For nearly twenty years, I also would start a new calendar on New Year's Day. What better way to start a new year? So full of promise, possibility? A clean slate, literally. Pages and pages of potential parties, trips and tasks, just waiting to be filled in.

Just thinking about it is making me warm inside.

Except this year...  There is no fresh calendar. No clean pages. No blank squares.  Because 2013 was the year I went digital.

After years of mocking  and derision and dumbfounded looks from friends, colleagues and spouse, I stopped writing things down. On old fashioned paper.  With crude implements of plastic and ink.

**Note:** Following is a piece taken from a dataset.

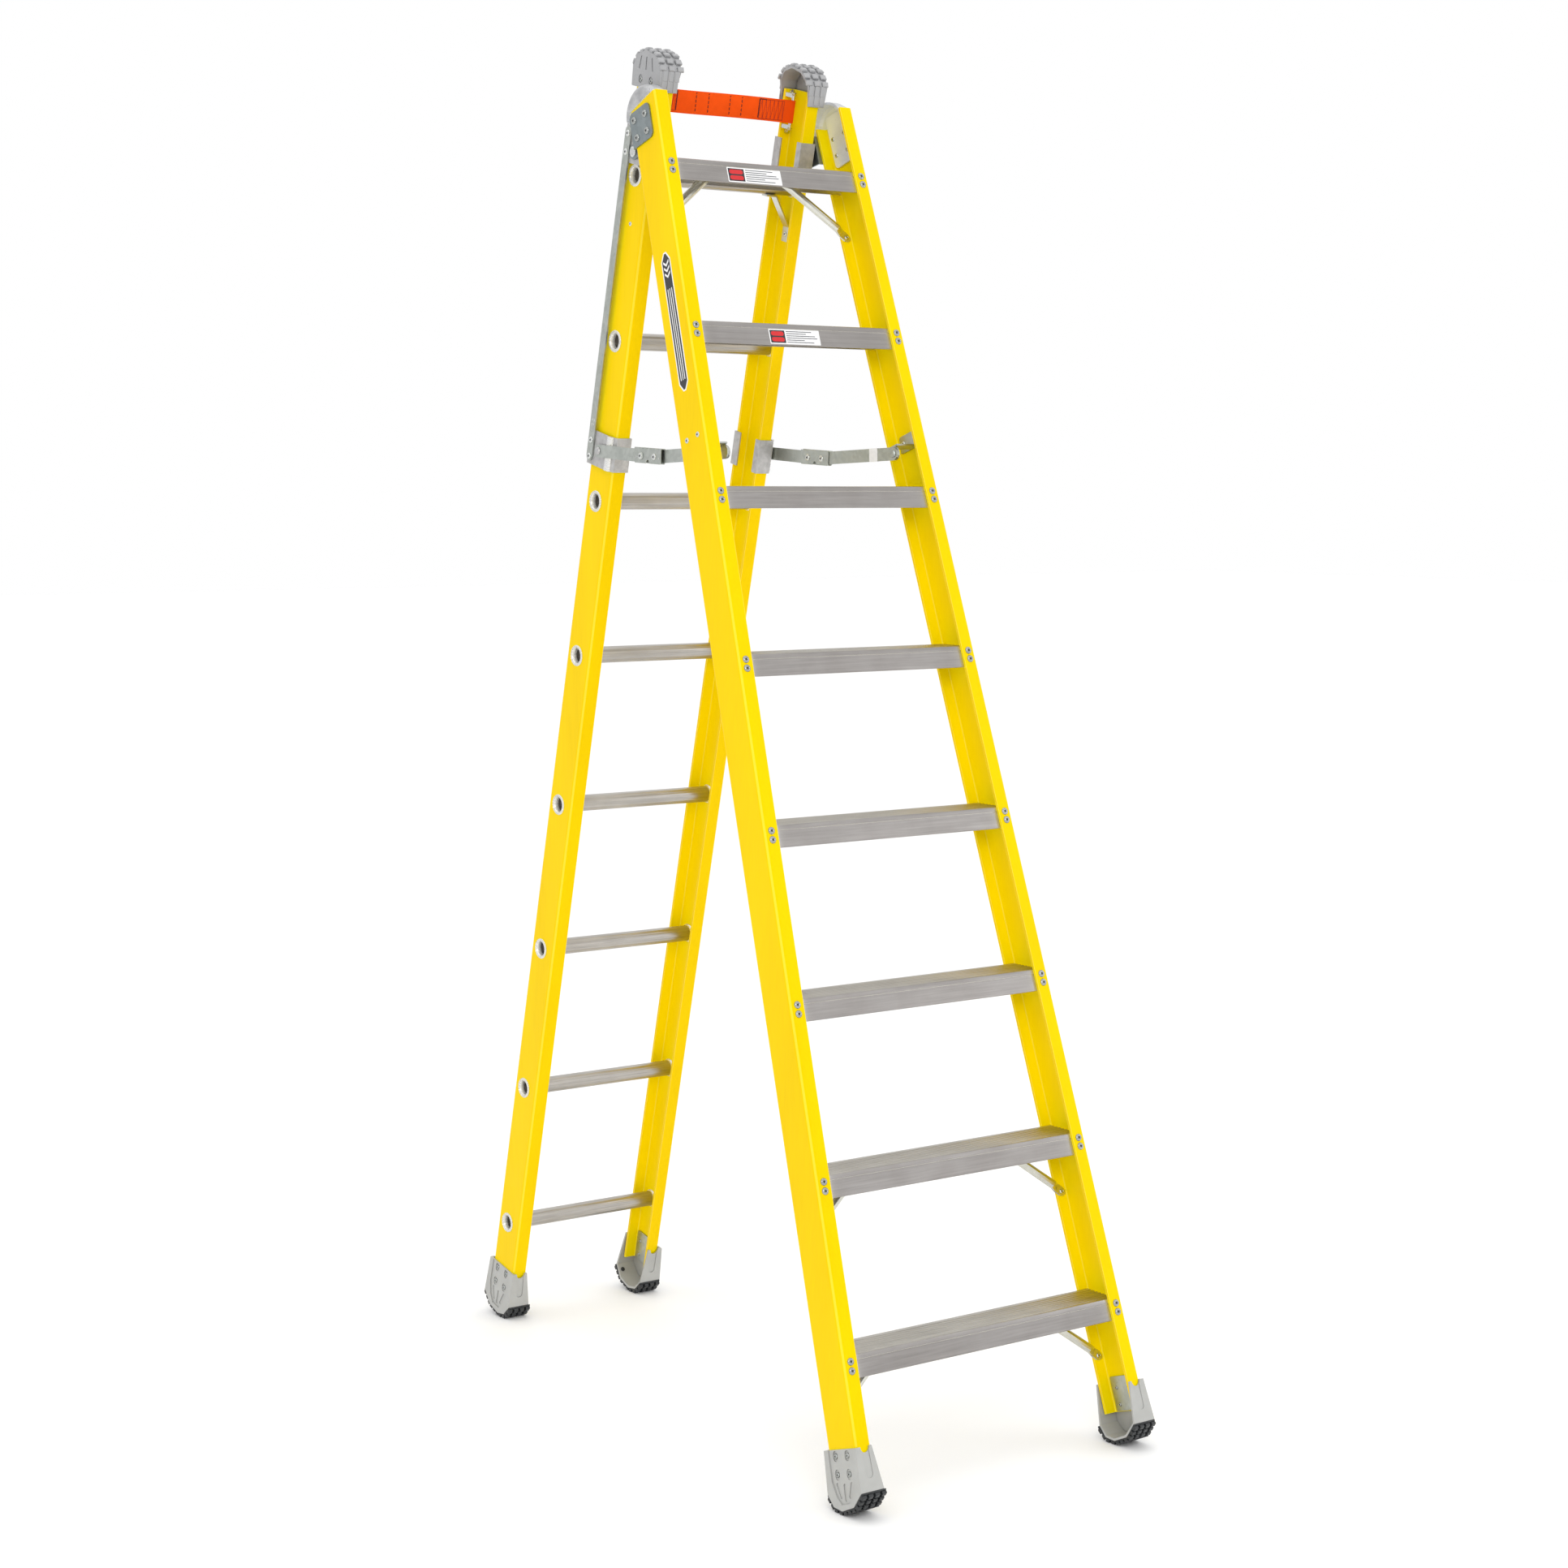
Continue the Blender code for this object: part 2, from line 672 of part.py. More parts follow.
def build_rear_arm(side, length):
    """Bar drawn toward -y from its pivot hole, with the knuckle's stud at the far end."""
    bar = prism(capsule((0.0, 0.0), (-length, 0.0), ARM_HALF), "x", *REAR_ARM_X)
    hole = turned([(0.18, ARM_HOLE_R), (0.20, ARM_HOLE_R)], (0.0, 0.0), 12)
    head = KNUCKLE_X[1] + GAP
    stud = turned([(REAR_ARM_X[1] - 0.001, ARM_STUD_R), (head, ARM_STUD_R),
                   (head, ARM_HEAD_R), (head + 0.002, ARM_HEAD_R - 0.0015)],
                  (-length, 0.0), 12)
    return mirror_to(join(cut(bar, hole), stud), side)


def build_knuckle(side, length):
    """Lipped plate over the meeting arms, drawn toward -y from its stud hole."""
    reach = KNUCKLE_OVERHANG
    middle = -length / 2
    corners = [(reach, -0.013, 0.004), (reach, 0.0155, 0.004),
               (-length - reach, 0.0155, 0.004), (-length - reach, -0.013, 0.004)]
    plate = prism(fillet(corners, 2), "x", *KNUCKLE_X)
    holes = [turned([(0.18, ARM_HOLE_R), (0.21, ARM_HOLE_R)], (0.0, 0.0), 12),
             turned([(0.18, 0.0065), (0.21, 0.0065)], (middle, -0.0145), 12)]
    lip = box((REAR_ARM_X[0], KNUCKLE_X[0] + 0.001), (middle, reach - 0.004), (0.0135, 0.0155))
    return mirror_to(join(cut(plate, *holes), lip), side)


def build_spreader_bracket(side):
    """Plate on the inside of the front web, a shelf inward and a tab with the arm's stud."""
    z_low = -0.5935
    corners = [(-0.128, z_low, 0.003), (-0.068, z_low, 0.003),
               (-0.072, -0.5625, 0.005), (-0.124, -0.5625, 0.005)]
    plate = prism(fillet(corners, 2), "x", WALL + GAP, WALL + GAP + 0.003)
    to_side(plate, 1, front_half_width)
    tab_x = (FRONT_ARM_X[1] + 0.0004, FRONT_ARM_X[1] + 0.0034)
    shelf = box((tab_x[0], front_half_width(z_low) - WALL - 0.001),
                (FRONT_ARM_PIVOT[0] - ARM_HALF, FRONT_ARM_PIVOT[0] + ARM_HALF),
                (z_low, z_low + 0.003))
    tab_top = (FRONT_ARM_PIVOT[0], z_low - 0.0095)
    tab_outline = capsule(FRONT_ARM_PIVOT, tab_top, ARM_HALF)
    tab_outline = [(y, min(z, z_low + 0.003)) for y, z in tab_outline]
    tab = prism(tab_outline, "x", *tab_x)
    inner = FRONT_ARM_X[0] - GAP
    stud = turned([(inner - 0.0025, ARM_HEAD_R - 0.0015), (inner, ARM_HEAD_R),
                   (inner, ARM_STUD_R), (tab_x[1] - 0.001, ARM_STUD_R)], FRONT_ARM_PIVOT, 12)
    return mirror_to(join(plate, shelf, tab, stud), side)


# ---------------------------------------------------------------- strap and rung brace
def build_hand_strap():
    """Webbing band, its ends turned round the rods on the rear rails."""
    y_range = (STRAP_Y - 0.0052, STRAP_Y - 0.0022)
    strap = box((-STRAP_ROD_X, STRAP_ROD_X), y_range, STRAP_Z)
    for side in (-1, 1):
        centre = (side * STRAP_ROD_X, STRAP_Y)
        end = (centre[0] + 1e-5, STRAP_Y)
        strap = join(strap, prism(capsule(centre, end, 0.0054), "z", *STRAP_Z))
        eye = prism(capsule(centre, end, 0.0034), "z", STRAP_Z[0] - 0.01, STRAP_Z[1] + 0.01)
        strap = cut(strap, eye)
    return strap


def build_rung_brace(side):
    """Flat strip from the rear web in under the top rung."""
    web = REAR_HALF_WIDTH - WALL - GAP - RUNG_BRACE_T / 2
    top = rung_z(RUNG_COUNT) - RUNG_R - GAP - RUNG_BRACE_T / 2
    path = [(web, top - 0.084), (web, top - 0.056), (0.134, top), (0.112, top)]
    half = RUNG_BRACE_T / 2
    left, right = [], []
    for index, (x, z) in enumerate(path):
        before = Vector(path[max(index - 1, 0)])
        after = Vector(path[min(index + 1, len(path) - 1)])
        here = Vector((x, z))
        normals = [Vector((-way.y, way.x)).normalized()
                   for way in (here - before, after - here) if way.length > 0]
        bisector = sum(normals, Vector((0.0, 0.0))).normalized()
        push = half / bisector.dot(normals[0])
        left.append(tuple(here + bisector * push))
        right.append(tuple(here - bisector * push))
    y_mid = -0.002
    strip = prism(left + right[::-1], "y", y_mid - RUNG_BRACE_HALF, y_mid + RUNG_BRACE_HALF)
    return mirror_to(strip, side)


# ---------------------------------------------------------------- assembly
def in_world(point, frame):
    return (frame.matrix_world @ Vector((0.0, *point))).yz


def build_front_section(frame):
    for label, side in LEFT_RIGHT:
        add_part(f"front_rail_{label}", build_front_rail(side), "frp_yellow", frame, 30)
        add_part(f"front_boot_{label}", build_boot("front", side), "boot_grey", frame)
        add_part(f"front_tread_{label}", build_tread("front", side), "tread_rubber", frame)
        add_part(f"rail_end_casting_{label}", build_end_casting(side), "aluminium_mill", frame, 35)
        add_part(f"hinge_plate_{label}", build_hinge_plate(side), "steel_zinc", frame, 35)
        add_part(f"fold_pivot_bolt_{label}", build_pivot_bolt(side), "steel_zinc", frame, 35)
        add_part(f"spreader_bracket_{label}", build_spreader_bracket(side), "steel_zinc", frame)
        for number in BRACED_STEPS:
            brace = build_step_brace(number, side)
            add_part(f"step_brace_{number}_{label}", brace, "aluminium_mill", frame, 50)
    for number in range(1, RUNG_COUNT + 1):
        add_part(f"step_{number}", build_step(number), "aluminium_mill", frame)


def build_carriage(frame):
    for label, side in LEFT_RIGHT:
        add_part(f"upper_sleeve_{label}", build_upper_sleeve(side), "aluminium_mill", frame)
        add_part(f"lower_sleeve_{label}", build_lower_sleeve(side), "aluminium_mill", frame)
        add_part(f"link_bar_{label}", build_link_bar(side), "steel_zinc", frame)


def build_rear_section(frame):
    for label, side in LEFT_RIGHT:
        add_part(f"rear_rail_{label}", build_rear_rail(side), "frp_yellow", frame, 30)
        add_part(f"rear_boot_{label}", build_boot("rear", side), "boot_grey", frame)
        add_part(f"rear_tread_{label}", build_tread("rear", side), "tread_rubber", frame)
        add_part(f"top_cap_{label}", build_top_cap(side), "boot_grey", frame)
        add_part(f"rung_brace_{label}", build_rung_brace(side), "aluminium_mill", frame)
    for number in range(1, RUNG_COUNT + 1):
        add_part(f"rung_{number}", build_rung(number), "aluminium_mill", frame, 35)
    add_part("hand_strap", build_hand_strap(), "strap_orange", frame)


def build_spreaders(front_frame, rear_frame):
    pivot = Vector((PIVOT_Y, PIVOT_HEIGHT))
    rear_pivot = in_world(REAR_ARM_PIVOT, rear_frame)
    front_pivot = in_world(FRONT_ARM_PIVOT, front_frame)
    knuckle_rear = pivot + Vector(KNUCKLE_REAR)
    knuckle_front = pivot + Vector(KNUCKLE_FRONT)
    front_angle = direction(front_pivot, knuckle_front)
    rear_angle = direction(knuckle_rear, rear_pivot)
    knuckle_angle = direction(knuckle_front, knuckle_rear)
    front_arm_frame = make_frame("front_arm_frame", front_pivot, front_angle)
    rear_arm_frame = make_frame("rear_arm_frame", rear_pivot, rear_angle)
    knuckle_frame = make_frame("knuckle_frame", knuckle_rear, knuckle_angle)
    front_length = distance(front_pivot, knuckle_front)
    rear_length = distance(rear_pivot, knuckle_rear)
    knuckle_length = distance(knuckle_rear, knuckle_front)
    for label, side in LEFT_RIGHT:
        front_arm = build_front_arm(side, front_length)
        add_part(f"spreader_front_arm_{label}", front_arm, "steel_zinc", front_arm_frame)
        rear_arm = build_rear_arm(side, rear_length)
        add_part(f"spreader_rear_arm_{label}", rear_arm, "steel_zinc", rear_arm_frame)
        knuckle = build_knuckle(side, knuckle_length)
        add_part(f"spreader_knuckle_{label}", knuckle, "steel_zinc", knuckle_frame)


def main():
    clear_scene()
    pivot = (PIVOT_Y, PIVOT_HEIGHT)
    front_frame = make_frame("front_section_frame", pivot, -FRONT_LEAN)
    rear_frame = make_frame("rear_section_frame", pivot, REAR_LEAN)
    build_front_section(front_frame)
    build_carriage(rear_frame)
    build_rear_section(rear_frame)
    build_spreaders(front_frame, rear_frame)


main()
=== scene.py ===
"""Looks of the multi position ladder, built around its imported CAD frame."""
from math import atan2, cos, dist, pi, radians, sin, tan

import bmesh
import bpy
from mathutils import Matrix, Vector


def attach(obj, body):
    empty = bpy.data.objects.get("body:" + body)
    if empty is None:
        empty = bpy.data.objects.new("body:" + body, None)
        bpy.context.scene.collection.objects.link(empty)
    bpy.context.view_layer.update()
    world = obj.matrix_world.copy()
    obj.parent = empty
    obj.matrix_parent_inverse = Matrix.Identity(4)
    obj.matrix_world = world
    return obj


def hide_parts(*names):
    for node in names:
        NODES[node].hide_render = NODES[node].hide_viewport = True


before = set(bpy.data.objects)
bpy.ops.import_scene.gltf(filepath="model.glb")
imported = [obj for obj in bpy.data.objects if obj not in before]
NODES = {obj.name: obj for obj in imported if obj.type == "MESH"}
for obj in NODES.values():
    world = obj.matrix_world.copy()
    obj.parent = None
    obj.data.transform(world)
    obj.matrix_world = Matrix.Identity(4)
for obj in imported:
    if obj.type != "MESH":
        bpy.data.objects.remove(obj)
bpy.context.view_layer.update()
SIDES = (("left", -1), ("right", 1))

# ---- the frame's own dimensions, metres
PIVOT = Vector((0.0, 0.13901, 2.3187))
FRONT_LEAN = radians(17.8)
REAR_LEAN = radians(13.8)
FRONT = Matrix.Translation(PIVOT) @ Matrix.Rotation(-FRONT_LEAN, 4, "X")
REAR = Matrix.Translation(PIVOT) @ Matrix.Rotation(REAR_LEAN, 4, "X")
PITCH = 0.3048
RUNG_COUNT = 8
WALL = 0.005
FRONT_Y0, FRONT_Y1 = -0.139, -0.056
FRONT_MID = (FRONT_Y0 + FRONT_Y1) / 2
REAR_Y0, REAR_Y1 = -0.044, 0.036
REAR_MID = (REAR_Y0 + REAR_Y1) / 2
REAR_HALF = 0.18
GAP = 0.0003
STEP_FRONT_Y = FRONT_Y0 + WALL + GAP
STEP_REAR_Y = FRONT_Y1 - WALL - GAP
MOULDING_WALL = 0.004
BOOT_DEPTH = 0.102
BOOT_LOWEST_U = 0.012
TREAD_THICK = 0.008
BOOT_OUTLINE = (
    (-0.0465, 0.0), (-0.048, -0.075), (-0.022, -0.097), (0.012, -0.102),
    (0.035, -0.094), (0.049, -0.073), (0.0465, 0.0),
)


# ---- materials
BLACK, WHITE = (0.0, 0.0, 0.0), (1.0, 1.0, 1.0)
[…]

It's all in a slim pink box now that I pretty much have to keep on me AT ALL TIMES. I am a slave to the phone and the calendar, the alarms, all the bells and whistles that keep me eternally on call for... something. Everything.

But...I still write things down. As I stated on Facebook yesterday, I keep track of all the books I read in a journal. Made of paper. Using crude implements of plastic and ink. That's not to say Goodreads isn't a useful site, but for me, there's something so important about reading a book, that I have to physically record it.  I keep a Christmas notebook as well. I record gifts given, cards received.  Again, things that need to be memorialized in a tangible way.  Notes of phone conversations, the most ethereal form of communication, litter my desk. Grocery lists are made most every week, on an actual piece of paper.  (Fear not - I do throw these away once the shopping trip is completed.  Although inexplicably I have kept written records of dinners cooked from 2006 to 2010, a history of a time when getting dinner on the table every night, with two children under four, was a feat worthy of a history book.)

As you can probably tell, going to a digital calendar was a pretty big deal for me. I don't think this is a generational thing, either. I see plenty of college students still clinging to paper planners.  There's something about the physical that grounds us.  Holds us to a moment, or a goal.  When our whole life seems lightning fast and uncontrollable, we still have this thing. This book. And it is real. And it confirms that we are doing what we are supposed to be doing. Or it tells us, "hey goofy, get back on track. There's a whole list of to-do's that do not have a check mark next to them."

So I sit on New Year's Day. My planner is next to me. I have bought no new calendar but I have journal pages, for things that I want to still keep solid and real. Things like  a list of books I have read. A packing list for my vacation.  The new addresses of old friends.

2013 was a big year for me. It was the year I went digital... sort of.  I imagine that most people, even when they find themselves in the midst of big changes still find that some things stay the same.  We give up paper calendars... we're still scribbling in a notebook.  We lose twenty pounds... we still battle with holiday sweets.  We sign contracts for multi-book deals... we still find ourselves in pajamas at our computers, living the life of an introverted, insecure writer. 

I may not have a shiny and new paper calendar, but 2014 is still full of possibility.  I know 2014 is going to be full of big, huge, sparkly stuff and probably a lot of pajamas and to-do lists.  And I can't wait.

The Cat! It's Out of the Bag!

 

“If you wrote something for which someone sent you a check, if you cashed the check and it didn't bounce, and if you then paid the light bill with the money, I consider you talented.”

― Stephen King

Aw, thanks Steve! (Can I call Stephen King "Steve?" No? How about, "Mr. King, sir?")

I'm very pleased to announce that on Halloween I signed a contract for THREE (3) (trois, tres, drei) books with Entangled Publishing! The series will follow the women of a Dallas-based crisis management firm, as they manage their clients' scandals and start a few of their own. I call it "Olivia Pope dates JR Ewing."

I will publish updates here, on my Twitter, and on my Facebook (follow me on all of those, and Pinterest, too) as they become available. Heck, check out your local horizon, I may even hire one of those planes that circle around football games with giant banners trailing behind them.

I'm going to go cash a check now. Cross your fingers it doesn't bounce.